Впрочем, по правде говоря, у Девушкина — и у Башмачкина в «Шинели» — шансов и прежде было немного. Наследники Петра без конца редактировали Табель о рангах. Екатерина упорядочила сроки прохождения службы с таким расчетом, чтобы чиновники не из дворян продвигались помедленней. При Александре I известный Сперанский изобрел экзамен на чин коллежского асессора: кандидат испытывается в науках словесных, исторических, математических, физических — и в правоведении; вообще-то, ничего страшного: сочиненьице, задачка, легонький французский разговор, — но Акакию Акакиевичу и Макару Алексеевичу не выдержать ни за что.
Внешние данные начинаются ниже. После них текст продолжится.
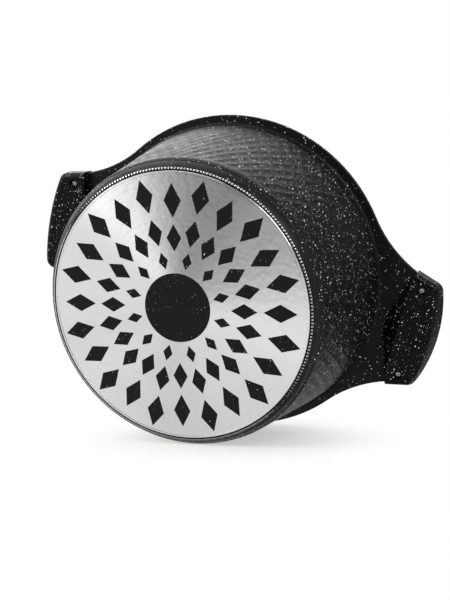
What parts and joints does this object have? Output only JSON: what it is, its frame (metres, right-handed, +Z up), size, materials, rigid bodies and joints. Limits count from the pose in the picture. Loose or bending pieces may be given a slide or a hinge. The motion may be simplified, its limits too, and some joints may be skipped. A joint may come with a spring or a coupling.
{
  "type": "lidded pot",
  "caption": "Round cast casserole with two side grips, a perforated steel induction base and a domed glass lid with a knob.",
  "frame": {"origin": "centre of the underside of the base", "axes": "+Z up from the base to the lid, +X out along one side grip, so the two grips lie on the X axis"},
  "size_m": [0.3236, 0.2418, 0.1699],
  "materials": {
    "stone_coating": "speckled non-stick coating",
    "turned_steel": "lathe-turned",
    "moulded_phenolic": "speckled satin",
    "zinc_screw": "zinc-plated",
    "insert_brass": "turned",
    "polished_steel": "polished",
    "tempered_glass": "clear",
    "silicone_rubber": "matte"
  },
  "bodies": {
    "pot": {"pot_body": "stone_coating", "induction_plate": "turned_steel", "grip_right": "moulded_phenolic", "grip_left": "moulded_phenolic", "grip_screws_right": "zinc_screw", "grip_screws_left": "zinc_screw", "grip_inserts_right": "insert_brass", "grip_inserts_left": "insert_brass"},
    "lid": {"lid_rim_band": "polished_steel", "lid_glass": "tempered_glass", "lid_vent_eyelet": "polished_steel", "lid_seal": "silicone_rubber", "lid_washer": "polished_steel", "lid_collar": "polished_steel", "lid_knob": "moulded_phenolic", "lid_knob_insert": "insert_brass", "lid_knob_screw": "zinc_screw"}
  },
  "joints": [
    {"name": "lid_lift", "type": "slide", "parent": "pot", "child": "lid", "axis": [0, 0, 1], "range_m": [0, 0.1]}
  ]
}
Тут пошли в ход способные к ученью, вроде А. В. Никитенко, даром что едва из крепостных: студент университета — первый чин, окончил кандидатом — другой, оставили на кафедре адъюнктом — третий, а там рукой подать до профессора, а профессор — это и значит коллежский асессор — вот он и дворянин, и влиятельное лицо, и Гоголь благодарит его письменно за ценные цензурные поправки в «Мертвых душах».